You can use the >> button to collapse (make disappear) the wide single-line source box. This enables you to view the indexing results without horizontal scrolling. You can use the << button to expand (make reappear) the wide single-line source box as a blank box that you can click to select another data source.
Manual input Data
At the top right of the Indexing Results window select the manual input button to input text directly for NLP indexing results analysis. This opens the Real-time input box. Type or paste your input text in the blank box. Use the Configuration drop-down box to select an existing (or default) configuration, or select language —> and then use the second drop-down list to select a national language or Auto-detect.
Indexed Sentences
The sentences in the source are listed in order, one sentence per line. Entity types (Concept, Relations, Non-relevants, Path-relevants) and attributes are indicated by color-coding and highlighting.
At the top right of the Indexing Results window you can select the highlighting type: either light or full: light uses color-coding and underlining to indicate entity types and attributes; it is intended to be unobtrusive to allow for convenient reading of sentences; full displays boxes around each entity and uses thick lines for attributes to provide a clearer representation of the NLP indexed structures. The information content of both type of highlighting is the same. The default is full.

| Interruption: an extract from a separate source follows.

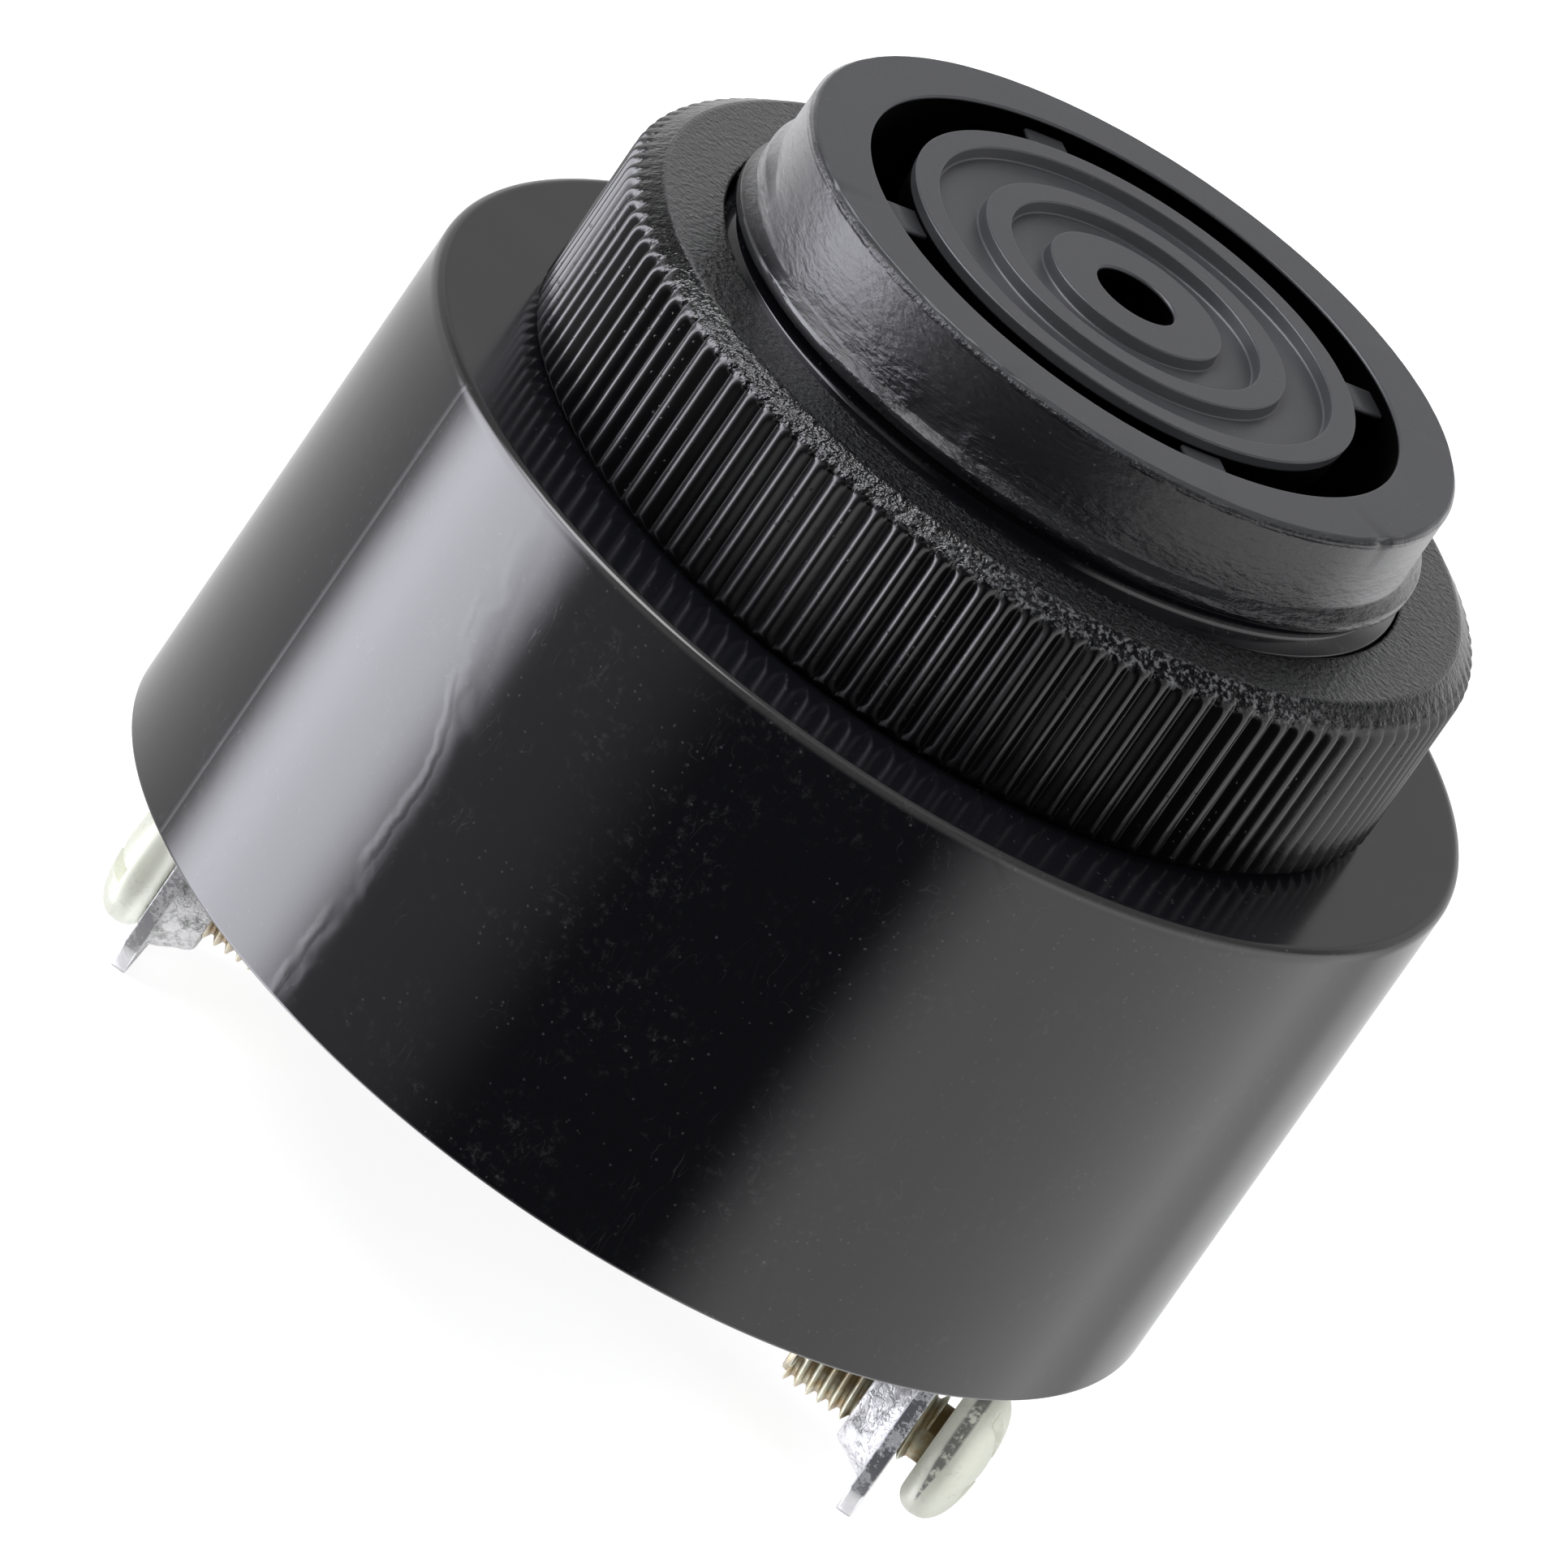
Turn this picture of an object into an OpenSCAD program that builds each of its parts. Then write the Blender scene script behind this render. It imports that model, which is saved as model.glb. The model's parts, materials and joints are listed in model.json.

The sentence text is highlighted for entities as follows:
-
concept: blue, boxed
-
relation: light green, boxed
-
non-relevant: grey, not boxed
-
path-relevant: black, grey box
The sentence text is highlighted for attributes as follows:
-
A Negation attribute phrase has red text (with concepts in bold letters and relations in regular letters); the concepts and relations are further clarified in full highlighting, where the enclosing boxes are the entity type color: blue for concepts, light green for relations. The negation keywords are underlined in red; multi-word negation terms (such as “was not”) are shown with each word underlined in red.
-
A Time, Duration, or Frequency attribute phrase is underlined with an orange dotted line. Time attribute keywords are underlined in orange. Duration attribute keywords are underlined in bright green. Frequency attribute keywords are underlined in yellow.
-
A Measurement attribute is underlined with a magenta dotted line. The measurement keywords are underlined in magenta.
-
A Negative Sentiment attribute is underlined with a purple dotted line. The sentiment keywords are underlined in purple.
-
A Positive Sentiment attribute is underlined with a green dotted line. The sentiment keywords are underlined in green.
These combinations make it possible to highlight combinations of entities and attributes. For example, a Measurement attribute that is part of a Negation attribute phrase.
Concepts and CRCs
The Indexing Results displays two listings, one of all concepts in the source, one of all of the CRCs in the source
-
Concepts in the source in descending order.
-
CRCs in the source highlighted (as above) to indicate concepts and relations, in descending order. Note that the CRCs listings do not include non-relevant or path-relevant words and do not indicate attributes.
At the top right of the Indexing Results window the sort by buttons allow you to toggle the Concepts and CRCs listings to display either frequency counts or dominance values in descending order.
In the Concepts listing, the most dominant concept(s) are given a dominance of 1000. Less dominant concepts are given smaller integer values, with larger sources tending to have lower least-dominant values. For example, a source containing 25 concepts might have a dominance range between 1000 and 83; a source containing 300 concepts might have a dominance range between 1000 and 2.
In the CRCs listing, the dominance score is arrived at my adding the dominance values of the concepts and relations.
If Japanese is the only language supported for the domain, the Indexing Results display substitutes a single Entities listing for the Concepts and CRCs listings.